When Your Pain Needs Attention
Some pain during your period is expected. But certain patterns signal that something beyond normal prostaglandin activity may be going on. Take note if:
- Over-the-counter pain relievers and heat don’t make a meaningful dent
- Your cramps suddenly become much worse than your usual baseline
- You’re over 25 and experiencing severe cramps for the first time
- You have a fever alongside period pain
- The pain continues when you’re not on your period
Any of these warrants a conversation with a gynecologist. Endometriosis in particular is notoriously underdiagnosed because period pain is so often dismissed as “normal.” It can only be confirmed through a minimally invasive surgical procedure, though doctors will typically try conservative treatments first.
How to Reduce Severe Cramps
Anti-inflammatory pain relievers like ibuprofen and naproxen work by directly blocking prostaglandin production, which makes them significantly more effective for period cramps than acetaminophen (Tylenol), which doesn’t target prostaglandins. The timing matters more than most people realize. These medications work best when you take them before the pain builds, ideally the day before your heaviest, most painful day. If you know day two is always the worst, start on day one. Waiting until you’re already doubled over means prostaglandins have already flooded the tissue, and you’re playing catch-up.
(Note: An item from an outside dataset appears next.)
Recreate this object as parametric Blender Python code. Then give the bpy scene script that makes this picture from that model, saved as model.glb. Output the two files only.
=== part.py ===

Hormonal birth control is the other frontline approach. By thinning the uterine lining or preventing ovulation, it reduces the amount of prostaglandin your body produces in the first place. One study found that hormonal IUDs cut the rate of painful periods roughly in half over three years of use. Oral contraceptives offer similar relief, with some evidence that vaginal administration causes fewer side effects while reducing cramping even more effectively.
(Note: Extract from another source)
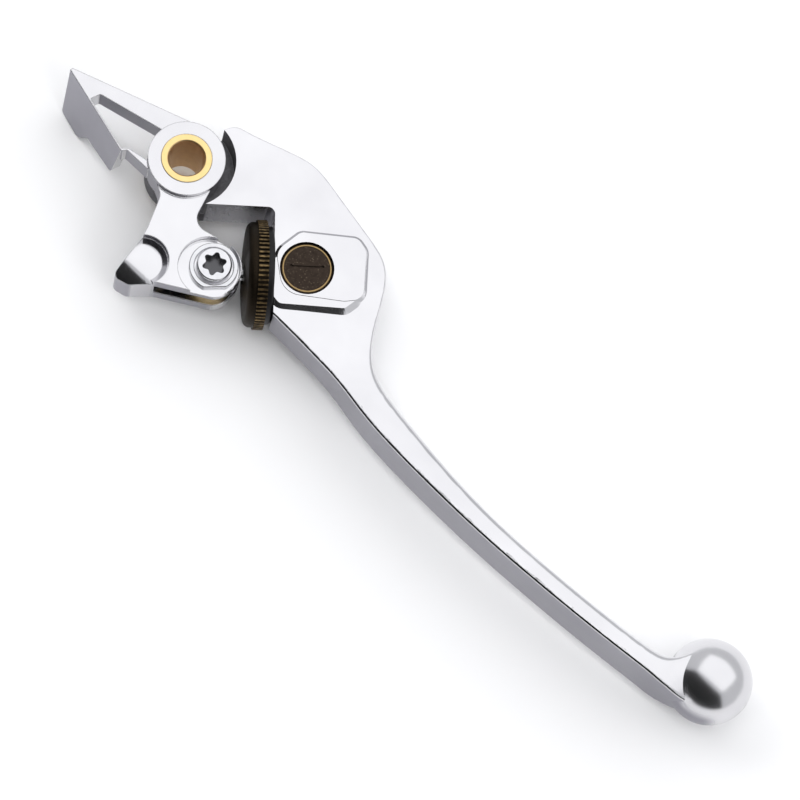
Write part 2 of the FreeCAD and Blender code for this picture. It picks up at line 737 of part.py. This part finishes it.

Supplements and Lifestyle Changes
Magnesium plays a role in muscle relaxation, and small studies suggest that 150 to 300 milligrams daily can reduce cramp severity. Combining 250 milligrams of magnesium with 40 milligrams of vitamin B6 appears to work better than magnesium alone. Starting at the lower end of dosing (around 150 milligrams) minimizes the chance of digestive side effects.
Stress management has a more direct connection to cramp severity than most people expect. Because cortisol and adrenaline influence prostaglandin production and how strongly it affects your uterine muscle, chronically high stress levels can genuinely worsen your cramps on a biochemical level. Exercise, even when it’s the last thing you want to do, increases blood flow to the pelvis and triggers your body’s own pain-relieving chemicals. Heat applied to the lower abdomen works through a similar mechanism, relaxing the uterine muscle and improving blood flow to oxygen-starved tissue.
TENS units, small devices that deliver mild electrical pulses through pads placed on the skin, are another option. In one study, 42% of women reported good to excellent pain relief with TENS compared to only 3% using a placebo device. They’re inexpensive, reusable, and available without a prescription.
Why Your Cramps May Change Over Time
Period pain isn’t static. It can intensify during your twenties if you develop endometriosis or fibroids, improve after pregnancy due to changes in uterine nerve signaling, or worsen during perimenopause as hormonal fluctuations become less predictable. A sudden shift in your pattern is always more significant than consistent (even if severe) cramps you’ve had since your teens. If you’ve had manageable periods for years and the pain escalates noticeably, that change itself is the most important piece of information to bring to your doctor.